INPUT MATERIAL:
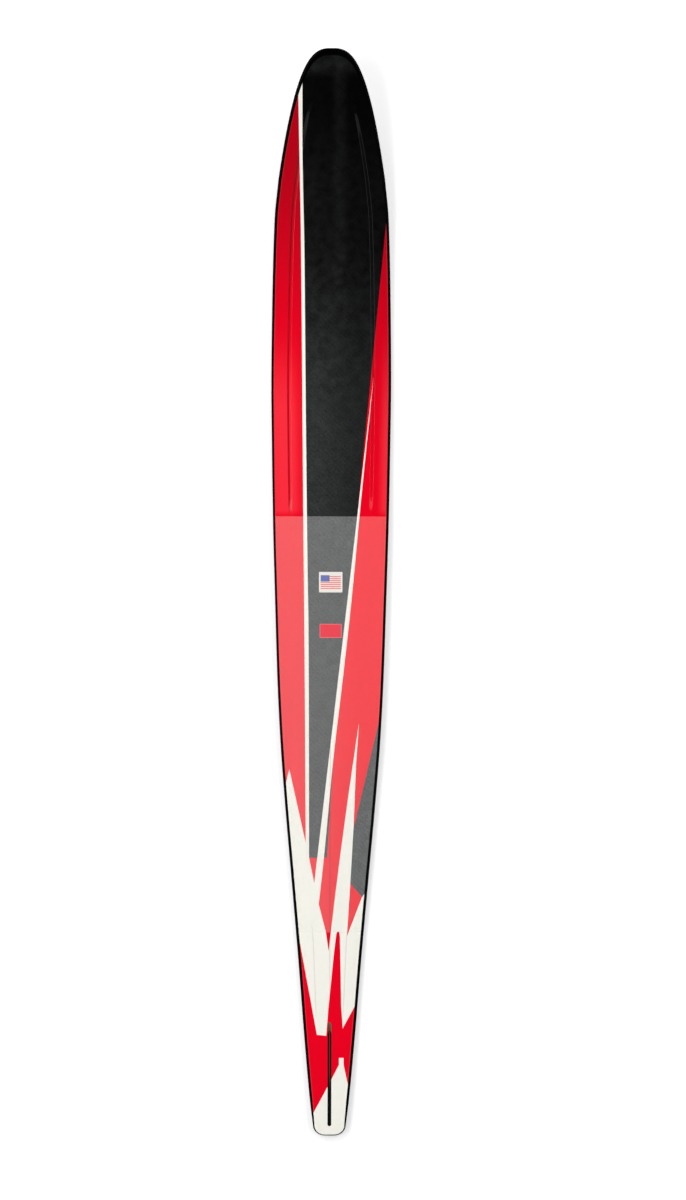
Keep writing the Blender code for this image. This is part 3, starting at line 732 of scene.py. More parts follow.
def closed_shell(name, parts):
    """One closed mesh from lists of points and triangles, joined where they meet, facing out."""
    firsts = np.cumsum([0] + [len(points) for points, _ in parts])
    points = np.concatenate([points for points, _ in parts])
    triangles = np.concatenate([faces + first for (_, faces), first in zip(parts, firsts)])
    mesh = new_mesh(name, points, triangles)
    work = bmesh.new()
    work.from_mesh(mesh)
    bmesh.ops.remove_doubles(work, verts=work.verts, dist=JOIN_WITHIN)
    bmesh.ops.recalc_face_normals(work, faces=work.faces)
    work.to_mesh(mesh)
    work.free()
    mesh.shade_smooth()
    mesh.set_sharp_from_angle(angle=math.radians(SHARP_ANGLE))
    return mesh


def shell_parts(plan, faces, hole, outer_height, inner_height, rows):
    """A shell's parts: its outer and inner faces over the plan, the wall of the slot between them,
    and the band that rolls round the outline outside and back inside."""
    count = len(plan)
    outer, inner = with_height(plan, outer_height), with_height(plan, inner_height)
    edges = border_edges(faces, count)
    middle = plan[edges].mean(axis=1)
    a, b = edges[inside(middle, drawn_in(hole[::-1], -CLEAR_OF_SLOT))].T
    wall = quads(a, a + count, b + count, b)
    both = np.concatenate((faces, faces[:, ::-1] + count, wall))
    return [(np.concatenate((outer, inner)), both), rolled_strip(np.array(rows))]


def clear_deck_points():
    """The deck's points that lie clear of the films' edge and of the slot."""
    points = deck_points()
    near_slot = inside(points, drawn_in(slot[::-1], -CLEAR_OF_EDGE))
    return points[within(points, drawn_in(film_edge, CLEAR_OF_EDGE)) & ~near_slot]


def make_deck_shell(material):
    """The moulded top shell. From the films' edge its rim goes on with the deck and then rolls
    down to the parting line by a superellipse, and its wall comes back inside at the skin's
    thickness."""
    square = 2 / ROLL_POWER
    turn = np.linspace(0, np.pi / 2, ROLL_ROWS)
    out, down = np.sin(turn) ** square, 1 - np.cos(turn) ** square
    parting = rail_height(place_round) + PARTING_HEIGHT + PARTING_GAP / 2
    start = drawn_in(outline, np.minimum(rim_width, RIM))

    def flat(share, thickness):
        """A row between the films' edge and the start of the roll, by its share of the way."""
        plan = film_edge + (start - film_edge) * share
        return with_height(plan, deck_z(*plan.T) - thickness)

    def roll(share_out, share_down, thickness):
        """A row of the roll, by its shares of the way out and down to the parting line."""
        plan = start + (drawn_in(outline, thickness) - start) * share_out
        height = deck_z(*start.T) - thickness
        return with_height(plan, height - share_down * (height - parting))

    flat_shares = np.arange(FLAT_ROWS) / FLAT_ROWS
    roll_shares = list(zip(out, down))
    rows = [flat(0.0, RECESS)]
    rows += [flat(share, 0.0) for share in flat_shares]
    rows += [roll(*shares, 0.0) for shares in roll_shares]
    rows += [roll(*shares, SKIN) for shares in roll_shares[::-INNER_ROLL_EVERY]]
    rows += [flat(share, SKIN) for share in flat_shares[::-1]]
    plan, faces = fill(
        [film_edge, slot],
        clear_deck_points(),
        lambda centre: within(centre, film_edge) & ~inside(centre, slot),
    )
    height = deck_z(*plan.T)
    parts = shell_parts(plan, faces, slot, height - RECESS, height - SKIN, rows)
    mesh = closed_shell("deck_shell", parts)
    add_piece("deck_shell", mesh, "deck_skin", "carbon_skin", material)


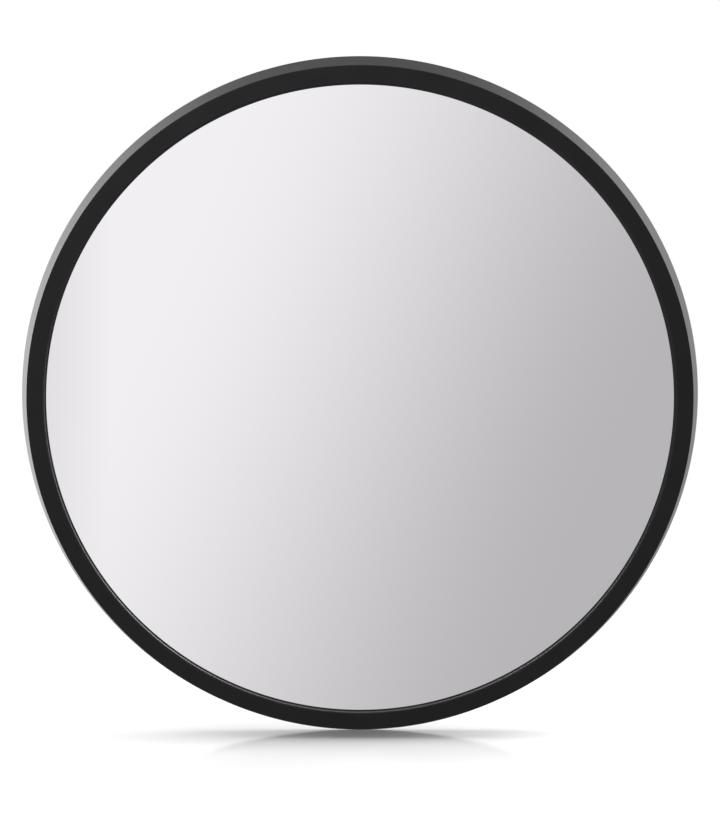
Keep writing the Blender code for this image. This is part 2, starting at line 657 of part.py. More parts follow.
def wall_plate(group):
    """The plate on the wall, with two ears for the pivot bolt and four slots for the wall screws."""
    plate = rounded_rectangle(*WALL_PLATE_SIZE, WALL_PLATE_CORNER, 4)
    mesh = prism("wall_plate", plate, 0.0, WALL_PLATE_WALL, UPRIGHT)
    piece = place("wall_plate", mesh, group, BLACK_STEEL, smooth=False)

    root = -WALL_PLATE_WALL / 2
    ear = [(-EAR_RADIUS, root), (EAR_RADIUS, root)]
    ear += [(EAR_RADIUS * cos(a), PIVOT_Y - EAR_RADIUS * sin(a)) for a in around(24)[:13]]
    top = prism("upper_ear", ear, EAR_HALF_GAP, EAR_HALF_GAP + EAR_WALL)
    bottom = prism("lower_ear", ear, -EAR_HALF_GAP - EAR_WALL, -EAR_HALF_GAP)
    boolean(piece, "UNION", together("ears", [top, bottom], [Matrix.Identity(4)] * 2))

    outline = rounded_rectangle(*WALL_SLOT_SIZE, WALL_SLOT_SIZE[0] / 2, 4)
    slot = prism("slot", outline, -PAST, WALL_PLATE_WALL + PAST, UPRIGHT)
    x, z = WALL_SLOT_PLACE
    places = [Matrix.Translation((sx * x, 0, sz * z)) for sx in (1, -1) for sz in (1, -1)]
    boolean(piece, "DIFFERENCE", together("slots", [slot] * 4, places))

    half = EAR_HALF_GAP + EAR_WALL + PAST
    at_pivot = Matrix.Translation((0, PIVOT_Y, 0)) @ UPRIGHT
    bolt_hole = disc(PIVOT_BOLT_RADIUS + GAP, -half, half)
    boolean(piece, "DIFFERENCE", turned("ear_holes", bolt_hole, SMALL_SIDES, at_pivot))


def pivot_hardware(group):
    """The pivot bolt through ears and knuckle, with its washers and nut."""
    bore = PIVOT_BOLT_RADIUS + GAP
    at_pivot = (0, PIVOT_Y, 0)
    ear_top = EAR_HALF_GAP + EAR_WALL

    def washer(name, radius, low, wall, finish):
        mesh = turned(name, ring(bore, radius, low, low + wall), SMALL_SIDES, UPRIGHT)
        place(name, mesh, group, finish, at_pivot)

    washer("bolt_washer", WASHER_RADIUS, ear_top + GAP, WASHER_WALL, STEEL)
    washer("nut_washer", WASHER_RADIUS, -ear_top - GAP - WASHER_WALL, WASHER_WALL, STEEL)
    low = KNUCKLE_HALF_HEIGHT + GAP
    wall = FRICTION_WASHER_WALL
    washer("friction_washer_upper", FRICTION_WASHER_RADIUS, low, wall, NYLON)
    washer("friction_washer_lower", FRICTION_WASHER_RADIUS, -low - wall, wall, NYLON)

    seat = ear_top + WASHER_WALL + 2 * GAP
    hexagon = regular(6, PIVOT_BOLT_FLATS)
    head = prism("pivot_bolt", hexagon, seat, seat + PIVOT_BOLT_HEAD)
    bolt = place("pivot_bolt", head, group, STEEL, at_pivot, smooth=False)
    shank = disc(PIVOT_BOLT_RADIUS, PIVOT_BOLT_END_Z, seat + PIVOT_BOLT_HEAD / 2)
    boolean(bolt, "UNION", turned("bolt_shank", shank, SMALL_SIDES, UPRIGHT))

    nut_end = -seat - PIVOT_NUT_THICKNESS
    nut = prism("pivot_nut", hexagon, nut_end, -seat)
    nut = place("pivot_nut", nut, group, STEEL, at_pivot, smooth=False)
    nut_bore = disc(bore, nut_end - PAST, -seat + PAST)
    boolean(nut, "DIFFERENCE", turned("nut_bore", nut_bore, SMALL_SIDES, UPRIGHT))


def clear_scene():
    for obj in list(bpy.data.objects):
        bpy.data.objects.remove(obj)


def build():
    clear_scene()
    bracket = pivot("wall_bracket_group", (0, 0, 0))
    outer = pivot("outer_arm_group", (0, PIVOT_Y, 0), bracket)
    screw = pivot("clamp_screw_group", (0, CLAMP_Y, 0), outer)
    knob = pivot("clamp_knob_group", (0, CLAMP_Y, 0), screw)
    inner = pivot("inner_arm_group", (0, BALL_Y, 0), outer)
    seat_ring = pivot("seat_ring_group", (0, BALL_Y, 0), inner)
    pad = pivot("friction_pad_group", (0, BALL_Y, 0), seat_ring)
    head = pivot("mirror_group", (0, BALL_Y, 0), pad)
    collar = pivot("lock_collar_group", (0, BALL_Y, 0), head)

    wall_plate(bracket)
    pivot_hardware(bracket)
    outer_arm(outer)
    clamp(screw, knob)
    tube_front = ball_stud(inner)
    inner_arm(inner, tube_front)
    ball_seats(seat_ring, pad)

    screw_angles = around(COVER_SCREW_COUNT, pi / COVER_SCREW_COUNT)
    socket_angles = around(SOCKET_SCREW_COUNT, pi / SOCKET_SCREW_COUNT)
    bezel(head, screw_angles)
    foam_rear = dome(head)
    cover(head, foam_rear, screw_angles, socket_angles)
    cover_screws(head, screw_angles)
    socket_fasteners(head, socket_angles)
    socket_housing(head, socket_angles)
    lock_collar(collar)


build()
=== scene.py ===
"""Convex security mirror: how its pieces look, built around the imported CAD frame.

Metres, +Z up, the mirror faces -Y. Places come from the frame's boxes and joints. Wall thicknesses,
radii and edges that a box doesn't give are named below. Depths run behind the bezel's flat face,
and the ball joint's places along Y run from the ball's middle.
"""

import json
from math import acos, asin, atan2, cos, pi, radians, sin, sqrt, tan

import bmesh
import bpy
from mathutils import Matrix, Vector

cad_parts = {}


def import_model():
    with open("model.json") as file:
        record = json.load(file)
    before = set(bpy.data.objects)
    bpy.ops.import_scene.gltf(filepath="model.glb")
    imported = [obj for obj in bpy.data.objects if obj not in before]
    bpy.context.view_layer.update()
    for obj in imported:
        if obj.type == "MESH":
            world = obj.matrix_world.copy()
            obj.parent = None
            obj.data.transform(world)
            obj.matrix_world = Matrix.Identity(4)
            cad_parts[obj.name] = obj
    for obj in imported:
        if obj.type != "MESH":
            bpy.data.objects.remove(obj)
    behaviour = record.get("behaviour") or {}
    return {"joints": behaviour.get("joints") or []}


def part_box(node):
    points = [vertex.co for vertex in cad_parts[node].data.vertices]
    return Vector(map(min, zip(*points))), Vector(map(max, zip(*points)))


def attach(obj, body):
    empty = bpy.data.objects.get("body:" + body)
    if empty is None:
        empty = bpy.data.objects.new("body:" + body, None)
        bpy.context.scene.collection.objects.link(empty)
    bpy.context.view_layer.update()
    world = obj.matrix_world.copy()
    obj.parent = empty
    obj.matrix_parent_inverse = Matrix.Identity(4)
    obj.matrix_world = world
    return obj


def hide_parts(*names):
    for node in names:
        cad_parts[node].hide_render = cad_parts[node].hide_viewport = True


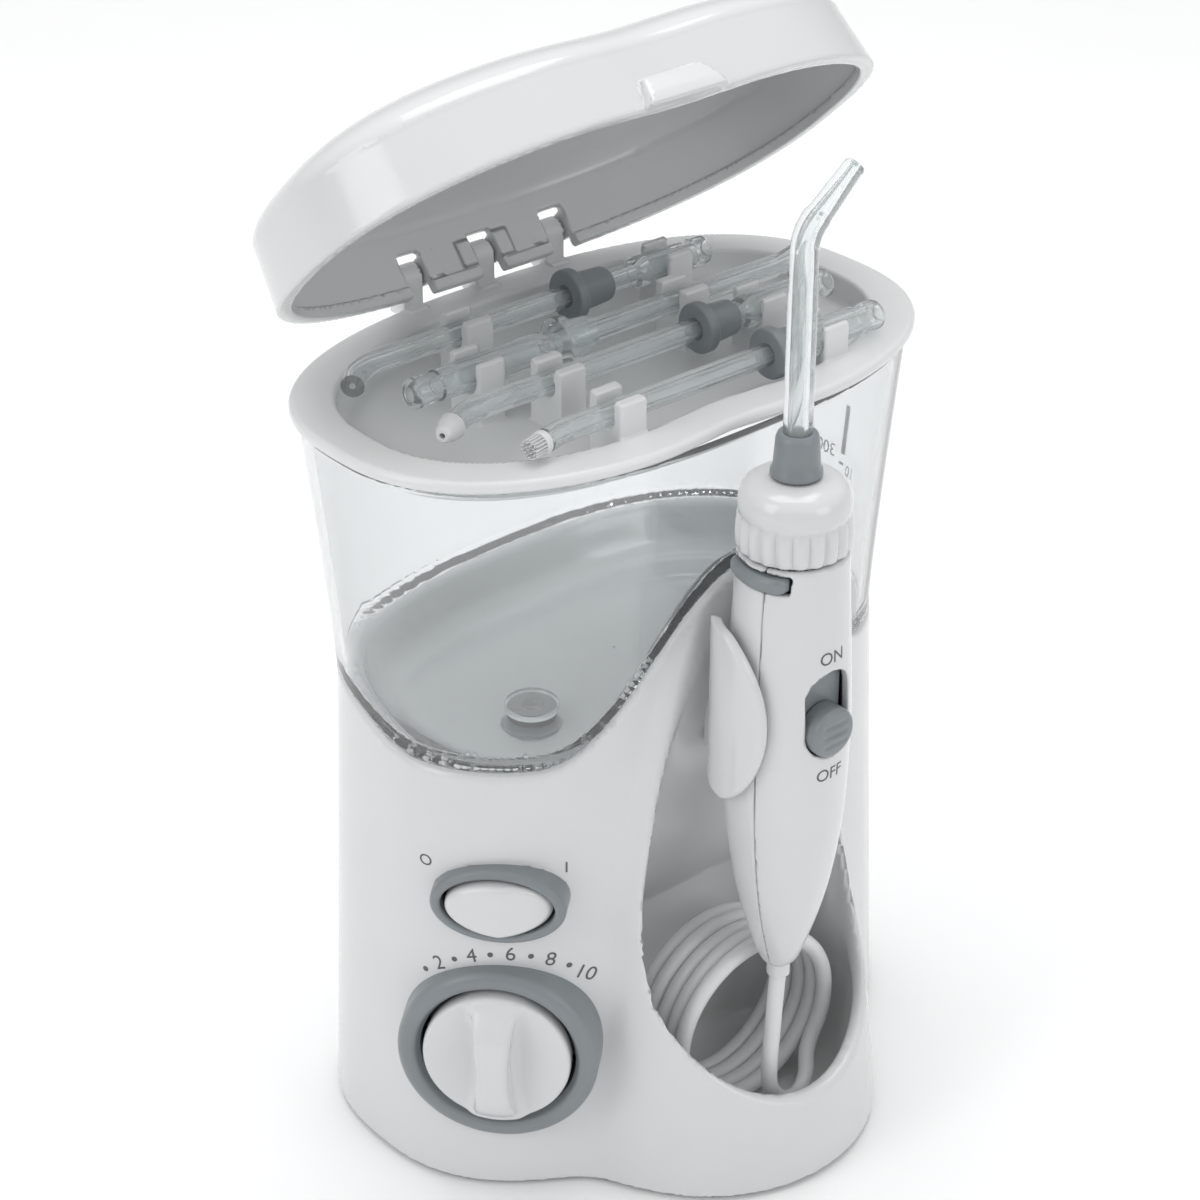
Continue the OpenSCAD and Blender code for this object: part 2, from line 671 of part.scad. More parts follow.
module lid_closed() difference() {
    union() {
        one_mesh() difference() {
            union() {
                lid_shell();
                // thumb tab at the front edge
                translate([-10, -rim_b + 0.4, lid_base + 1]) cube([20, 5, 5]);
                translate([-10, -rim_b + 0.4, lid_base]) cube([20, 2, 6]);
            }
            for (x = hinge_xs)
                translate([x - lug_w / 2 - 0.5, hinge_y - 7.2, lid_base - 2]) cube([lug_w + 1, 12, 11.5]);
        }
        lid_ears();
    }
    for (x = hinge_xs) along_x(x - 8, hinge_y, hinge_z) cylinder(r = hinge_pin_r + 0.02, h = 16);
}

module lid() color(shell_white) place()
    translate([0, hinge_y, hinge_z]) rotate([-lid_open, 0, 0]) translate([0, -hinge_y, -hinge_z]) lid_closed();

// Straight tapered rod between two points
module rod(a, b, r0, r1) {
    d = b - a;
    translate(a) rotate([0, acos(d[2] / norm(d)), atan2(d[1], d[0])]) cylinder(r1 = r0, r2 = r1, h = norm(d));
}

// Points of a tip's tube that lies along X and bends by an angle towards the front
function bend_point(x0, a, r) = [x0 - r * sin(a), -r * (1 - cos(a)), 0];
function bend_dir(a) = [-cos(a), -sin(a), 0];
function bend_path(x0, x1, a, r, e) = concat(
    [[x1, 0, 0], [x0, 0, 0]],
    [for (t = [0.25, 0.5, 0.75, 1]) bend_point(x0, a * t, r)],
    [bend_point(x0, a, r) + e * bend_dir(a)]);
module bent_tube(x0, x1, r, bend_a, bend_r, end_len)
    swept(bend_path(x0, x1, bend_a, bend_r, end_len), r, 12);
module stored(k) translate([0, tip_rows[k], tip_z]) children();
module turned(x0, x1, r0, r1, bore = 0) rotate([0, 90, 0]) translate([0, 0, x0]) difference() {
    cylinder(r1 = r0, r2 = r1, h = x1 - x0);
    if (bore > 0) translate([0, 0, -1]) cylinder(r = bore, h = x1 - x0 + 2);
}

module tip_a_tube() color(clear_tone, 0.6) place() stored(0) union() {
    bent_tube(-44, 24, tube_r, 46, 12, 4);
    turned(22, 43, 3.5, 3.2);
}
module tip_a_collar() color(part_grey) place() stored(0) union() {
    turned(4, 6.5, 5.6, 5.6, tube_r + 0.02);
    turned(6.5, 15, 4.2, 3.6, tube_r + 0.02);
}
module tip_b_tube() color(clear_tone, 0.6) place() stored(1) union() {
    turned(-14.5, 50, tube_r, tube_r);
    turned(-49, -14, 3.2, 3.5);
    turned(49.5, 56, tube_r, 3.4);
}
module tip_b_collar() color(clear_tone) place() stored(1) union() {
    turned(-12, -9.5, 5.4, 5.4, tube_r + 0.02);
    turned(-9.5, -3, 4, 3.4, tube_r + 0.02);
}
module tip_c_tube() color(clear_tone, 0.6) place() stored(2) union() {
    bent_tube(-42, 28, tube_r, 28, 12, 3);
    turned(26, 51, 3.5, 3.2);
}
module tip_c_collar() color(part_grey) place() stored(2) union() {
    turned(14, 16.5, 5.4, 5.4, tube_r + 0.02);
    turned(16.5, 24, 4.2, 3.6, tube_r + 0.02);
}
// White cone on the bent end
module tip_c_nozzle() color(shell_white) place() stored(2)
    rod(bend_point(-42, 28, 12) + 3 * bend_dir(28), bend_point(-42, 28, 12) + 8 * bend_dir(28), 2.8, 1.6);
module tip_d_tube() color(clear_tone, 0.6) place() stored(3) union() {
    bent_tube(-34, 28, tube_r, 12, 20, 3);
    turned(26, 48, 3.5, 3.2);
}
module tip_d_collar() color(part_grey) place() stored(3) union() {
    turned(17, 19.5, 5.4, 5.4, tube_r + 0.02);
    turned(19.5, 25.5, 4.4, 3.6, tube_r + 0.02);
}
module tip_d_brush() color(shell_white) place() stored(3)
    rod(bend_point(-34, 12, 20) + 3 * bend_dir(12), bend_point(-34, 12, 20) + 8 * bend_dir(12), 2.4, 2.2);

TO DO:
Retype precisely, and only, the span of lines that opens at the line containing "screw_angles = around(COVER_SCREW_COUNT, pi" and closes at the line containing "cad_parts[obj.name] = obj", both inclusive.

THE REPLY:
    screw_angles = around(COVER_SCREW_COUNT, pi / COVER_SCREW_COUNT)
    socket_angles = around(SOCKET_SCREW_COUNT, pi / SOCKET_SCREW_COUNT)
    bezel(head, screw_angles)
    foam_rear = dome(head)
    cover(head, foam_rear, screw_angles, socket_angles)
    cover_screws(head, screw_angles)
    socket_fasteners(head, socket_angles)
    socket_housing(head, socket_angles)
    lock_collar(collar)


build()
=== scene.py ===
"""Convex security mirror: how its pieces look, built around the imported CAD frame.

Metres, +Z up, the mirror faces -Y. Places come from the frame's boxes and joints. Wall thicknesses,
radii and edges that a box doesn't give are named below. Depths run behind the bezel's flat face,
and the ball joint's places along Y run from the ball's middle.
"""

import json
from math import acos, asin, atan2, cos, pi, radians, sin, sqrt, tan

import bmesh
import bpy
from mathutils import Matrix, Vector

cad_parts = {}


def import_model():
    with open("model.json") as file:
        record = json.load(file)
    before = set(bpy.data.objects)
    bpy.ops.import_scene.gltf(filepath="model.glb")
    imported = [obj for obj in bpy.data.objects if obj not in before]
    bpy.context.view_layer.update()
    for obj in imported:
        if obj.type == "MESH":
            world = obj.matrix_world.copy()
            obj.parent = None
            obj.data.transform(world)
            obj.matrix_world = Matrix.Identity(4)
            cad_parts[obj.name] = obj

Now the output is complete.